The bar is filled with a color. Green means good. Yellow means, compilation is still in progress, orange means compilation and building were successful, but one of the automated tests failed. Red means, the source code did not even compile. If the tree is red, it slows down development.
Tinderbox is a very helpful tool, and everybody making changes to the source repository is expected to “watch the tree”, i.e. watch whether your changes cause anything to fail.
To assist you more, additional information is available on the tinderbox page. As people check in, their names appear on the page. There is a link to a list of changes they have made. If a compilation or test failed, the box will contain links to the output from the compiler, which should show the reason for failure. Additional text on the page shows the results of performance measurement.

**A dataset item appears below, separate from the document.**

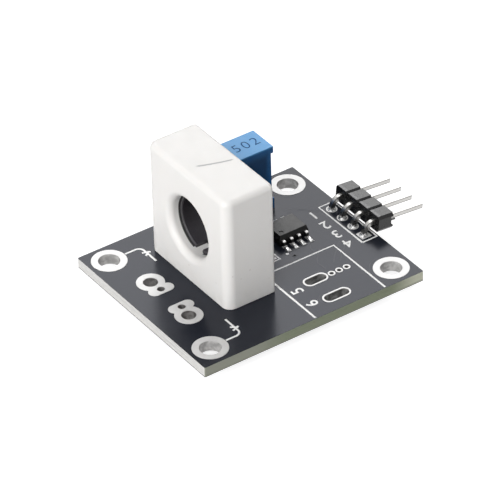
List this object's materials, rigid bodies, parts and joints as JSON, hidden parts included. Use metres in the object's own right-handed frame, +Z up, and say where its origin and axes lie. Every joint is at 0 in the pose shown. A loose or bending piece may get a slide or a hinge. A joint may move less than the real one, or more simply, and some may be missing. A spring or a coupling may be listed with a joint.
{
  "type": "hall effect current sensor",
  "caption": "Board-mounted Hall effect current sensor: a white block with a conductor hole, a screw-adjusted trimmer, a chip and a right-angle pin header.",
  "frame": {"origin": "centre of the four mounting holes on the board's underside", "axes": "+X towards the pin header, +Y towards the trimmer, +Z up through the components"},
  "size_m": [0.0449, 0.031, 0.0209],
  "materials": {
    "board": "glossy dark grey solder mask over glass laminate",
    "plating": "bright tin plating on copper",
    "solder": "tin solder",
    "housing": "moulded white plastic, satin",
    "ferrite": "dark coated core",
    "potting": "cast resin",
    "package": "moulded black epoxy",
    "leads": "tinned leads",
    "trimmer_blue": "moulded blue plastic",
    "resin": "cast resin",
    "brass": "machined brass",
    "seal": "rubber ring",
    "rotor": "moulded nylon",
    "ceramic": "alumina plate",
    "header_plastic": "moulded black plastic",
    "resistor": "black glaze",
    "capacitor": "brown ceramic"
  },
  "bodies": {
    "module": {"circuit_board": "board", "mounting_ring_1": "plating", "mounting_ring_2": "plating", "mounting_ring_3": "plating", "mounting_ring_4": "plating", "lead_pad_1": "plating", "lead_pad_2": "plating", "slot_ring_1": "plating", "slot_ring_2": "plating", "spare_hole_rings": "plating", "hall_pads": "plating", "trimmer_pads": "plating", "header_pads": "plating", "chip_pads": "plating", "small_part_pads": "plating", "hall_solder": "solder", "trimmer_solder": "solder", "header_solder": "solder", "small_part_caps": "solder", "sensor_housing": "housing", "toroid_core": "ferrite", "sensor_potting": "potting", "hall_device": "package", "chip_body": "package", "hall_lead_1": "leads", "hall_lead_2": "leads", "hall_lead_3": "leads", "chip_lead_1": "leads", "chip_lead_2": "leads", "chip_lead_3": "leads", "chip_lead_4": "leads", "chip_lead_5": "leads", "chip_lead_6": "leads", "chip_lead_7": "leads", "chip_lead_8": "leads", "trimmer_pin_1": "leads", "trimmer_pin_2": "leads", "trimmer_pin_3": "leads", "header_pin_1": "leads", "header_pin_2": "leads", "header_pin_3": "leads", "header_pin_4": "leads", "trimmer_case": "trimmer_blue", "trimmer_base": "resin", "resistive_plate": "ceramic", "header_block": "header_plastic", "resistor_1": "resistor", "resistor_2": "resistor", "capacitor": "capacitor"},
    "adjuster": {"adjusting_screw": "brass", "screw_seal": "seal"},
    "wiper_rotor": {"trimmer_rotor": "rotor", "trimmer_wiper": "brass"}
  },
  "joints": [
    {"name": "screw_turn", "type": "hinge", "parent": "module", "child": "adjuster", "pos_m": [0.00217, 0.01025, 0.0115], "axis": [0, 0, 1], "range_deg": [-4500, 4500]},
    {"name": "rotor_turn", "type": "hinge", "parent": "module", "child": "wiper_rotor", "pos_m": [0.00604, 0.01025, 0.00711], "axis": [0, 1, 0], "range_deg": [-137, 137]}
  ],
  "couplings": [
    {"joint": "rotor_turn", "follows": "screw_turn", "ratio": 0.030303}
  ]
}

Another web tool is Bonsai. Bonsai tracks all changes made to the source repository. You can retrieve a listing of all changes made by people. It also provides a powerful interface to query the list of changes.
Finding more information
If you want to learn more about the mentioned programming techniques in general, I recommend searching the web for free documents. Hopefully the mentioned terms in this document will guide you. If you prefer to read books, I suggest to choose those books in which the author tries to explain in general, and does not concentrate on some particular operating system.
Most documentation regarding Mozilla development is published on the www.mozilla.org web site. If you can’t find what you are looking for, try to use a search engine. Some popular search engines offer an advanced search option, where one can limit the search to a specific web site.